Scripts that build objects
◆ ◆ ◆ ◆ ◆
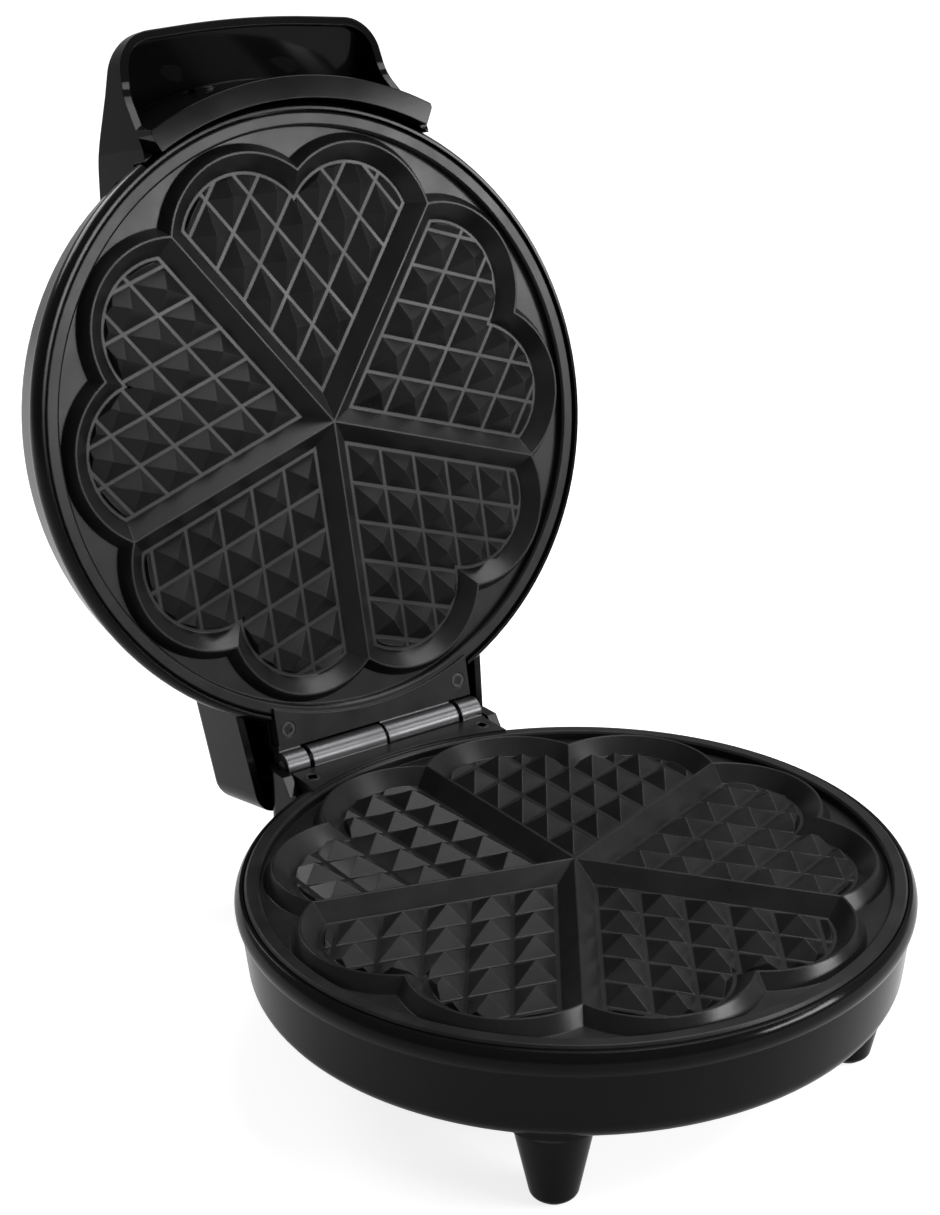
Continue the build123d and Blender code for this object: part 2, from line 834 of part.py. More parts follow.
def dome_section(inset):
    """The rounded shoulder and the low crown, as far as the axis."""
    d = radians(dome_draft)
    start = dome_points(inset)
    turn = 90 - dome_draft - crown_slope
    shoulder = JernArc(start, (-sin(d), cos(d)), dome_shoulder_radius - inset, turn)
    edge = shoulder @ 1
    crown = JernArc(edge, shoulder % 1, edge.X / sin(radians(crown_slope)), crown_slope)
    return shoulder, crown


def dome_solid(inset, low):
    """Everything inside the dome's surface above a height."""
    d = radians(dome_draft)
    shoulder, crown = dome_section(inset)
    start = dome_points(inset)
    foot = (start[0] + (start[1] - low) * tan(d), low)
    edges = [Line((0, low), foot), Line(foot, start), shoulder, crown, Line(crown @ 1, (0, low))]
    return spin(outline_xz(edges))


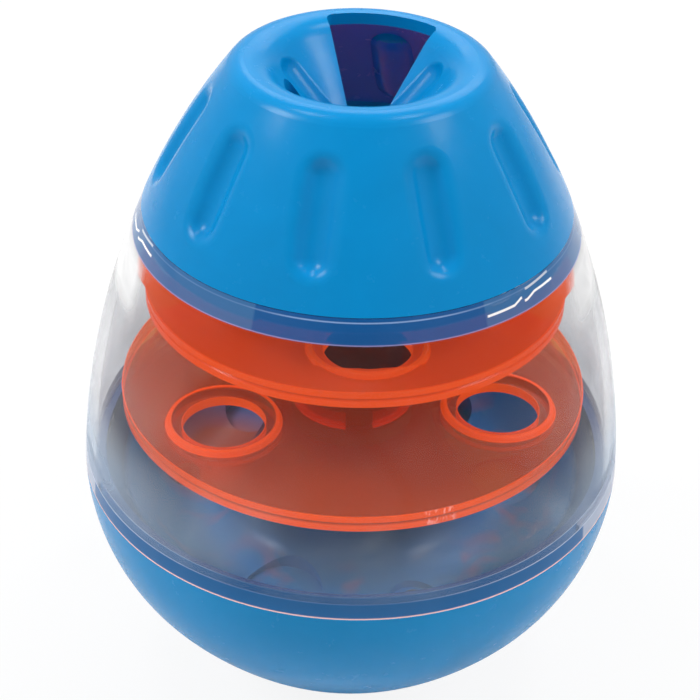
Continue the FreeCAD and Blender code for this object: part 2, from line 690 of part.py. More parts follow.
◆ ◆ ◆ ◆ ◆
Print out every record again, exactly and in full.

**Written answer**
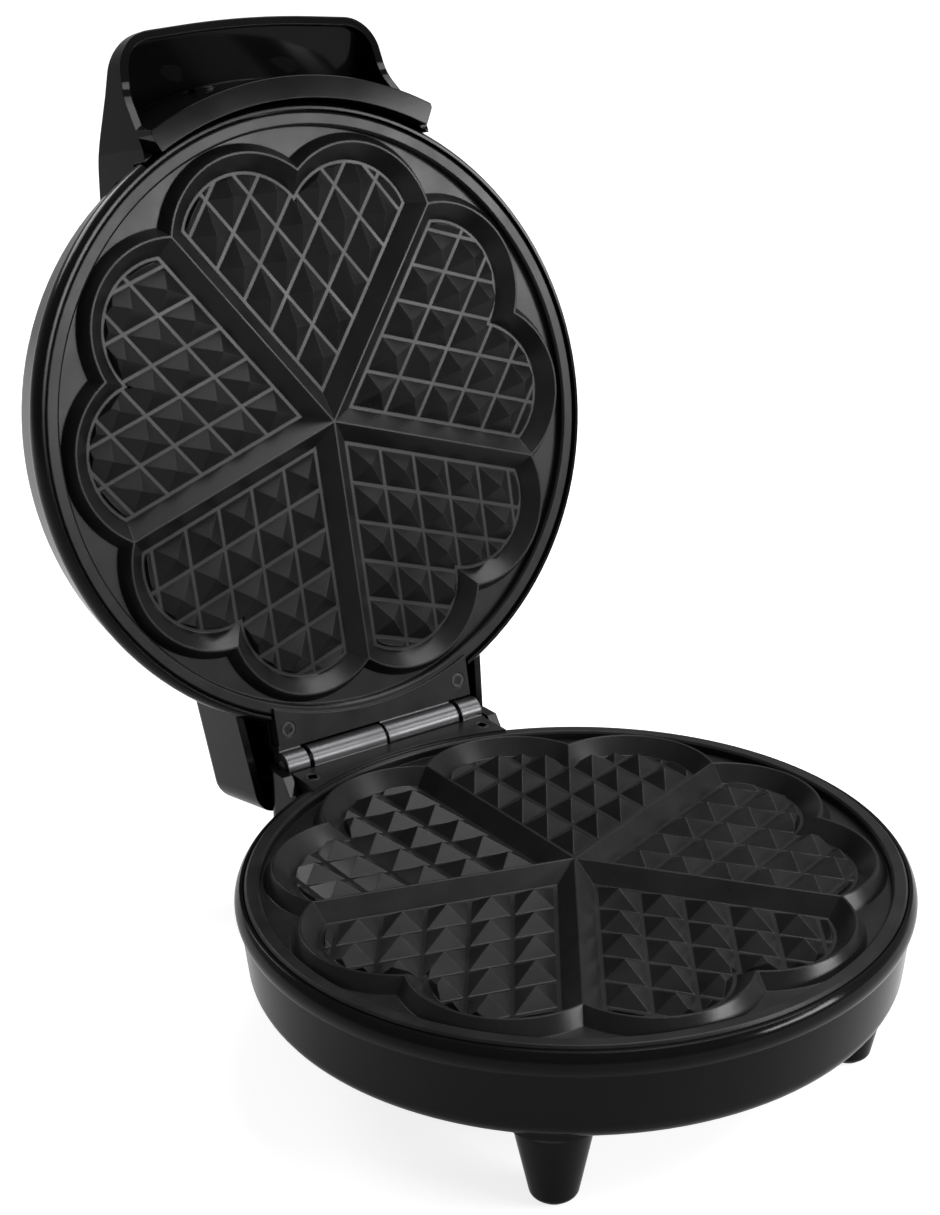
Continue the build123d and Blender code for this object: part 2, from line 834 of part.py. More parts follow.
def dome_section(inset):
    """The rounded shoulder and the low crown, as far as the axis."""
    d = radians(dome_draft)
    start = dome_points(inset)
    turn = 90 - dome_draft - crown_slope
    shoulder = JernArc(start, (-sin(d), cos(d)), dome_shoulder_radius - inset, turn)
    edge = shoulder @ 1
    crown = JernArc(edge, shoulder % 1, edge.X / sin(radians(crown_slope)), crown_slope)
    return shoulder, crown


def dome_solid(inset, low):
    """Everything inside the dome's surface above a height."""
    d = radians(dome_draft)
    shoulder, crown = dome_section(inset)
    start = dome_points(inset)
    foot = (start[0] + (start[1] - low) * tan(d), low)
    edges = [Line((0, low), foot), Line(foot, start), shoulder, crown, Line(crown @ 1, (0, low))]
    return spin(outline_xz(edges))


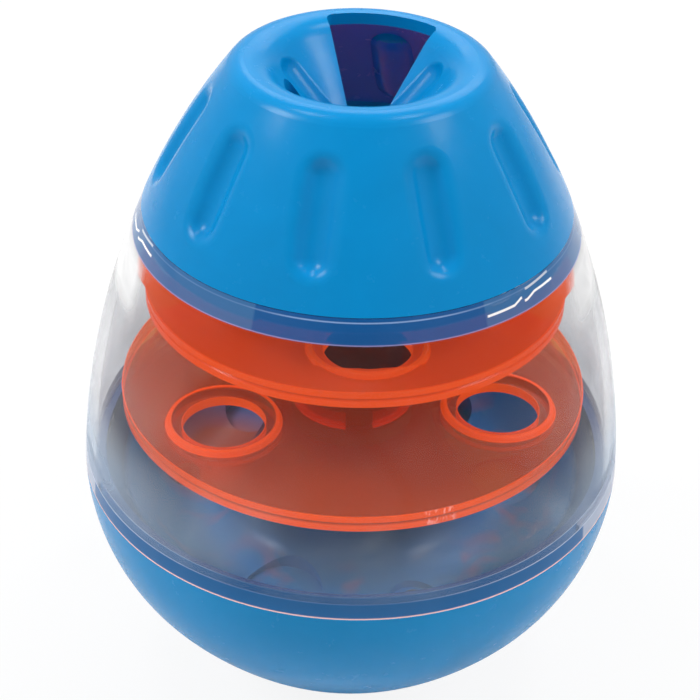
Continue the FreeCAD and Blender code for this object: part 2, from line 690 of part.py. More parts follow.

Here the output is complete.